Ofsted want to see a majority of teaching to be outstanding, in outstanding schools, Sir Michael remarked. Results for children are the most important thing, and Ofsted do not have a preferred method of teaching to achieve those, he explained. Improvements have been seen across primary and secondary schools, but independent schools could also get more involved in improving state schools further, beyond the current piecemeal approach they have taken. Ofsted can act as a broker encouraging closer cooperation among schools, particularly between these sectors.

Questions were also asked on the role of the independent sector in supporting national standards, inspections of children’s services and safeguarding children, the role of inspectors in supporting a school, and how to ensure that inspectors are up to date with the technology used in education.

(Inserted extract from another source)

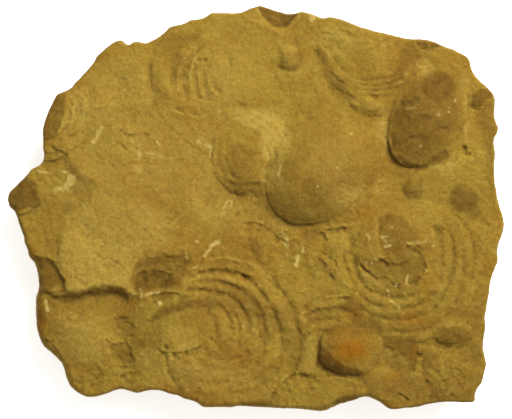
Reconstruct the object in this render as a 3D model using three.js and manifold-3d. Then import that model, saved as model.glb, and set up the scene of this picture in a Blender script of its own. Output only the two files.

Sir Michael also outlined his belief that inspections should be about improvement, and that Ofsted was well placed to advise on best practice. He acknowledged that technology empowers teachers and has improved how they teach.

During the meeting there were contributions from MPs including Ben Gummer, Gisela Stuart and Robert Wilson. Baroness Howe, Baroness Walmsley and Lady Warnock also raised concerns and questions, and the Group’s Vice Chair, Baroness Perry gave a vote of thanks at the end of the meeting.

Commenting on the meeting, Sir Michael said, “I was delighted to attend this meeting of the APPG for Education, an important forum through which politicians can debate key aspects of education policy. The opportunity to discuss with MPs and peers the role which Ofsted has to play in continued school improvement was a welcome one”.

Nic Dakin MP, the Group’s Co-Chairman, said, “Sir Michael’s presentation stimulated an interesting and forthright discussion about how we can best improve educational provision. The APPG for Education provides an excellent opportunity for parliamentarians to discuss, debate and examine all aspects of educational policy, and there are few areas which are more important than the work of Ofsted.”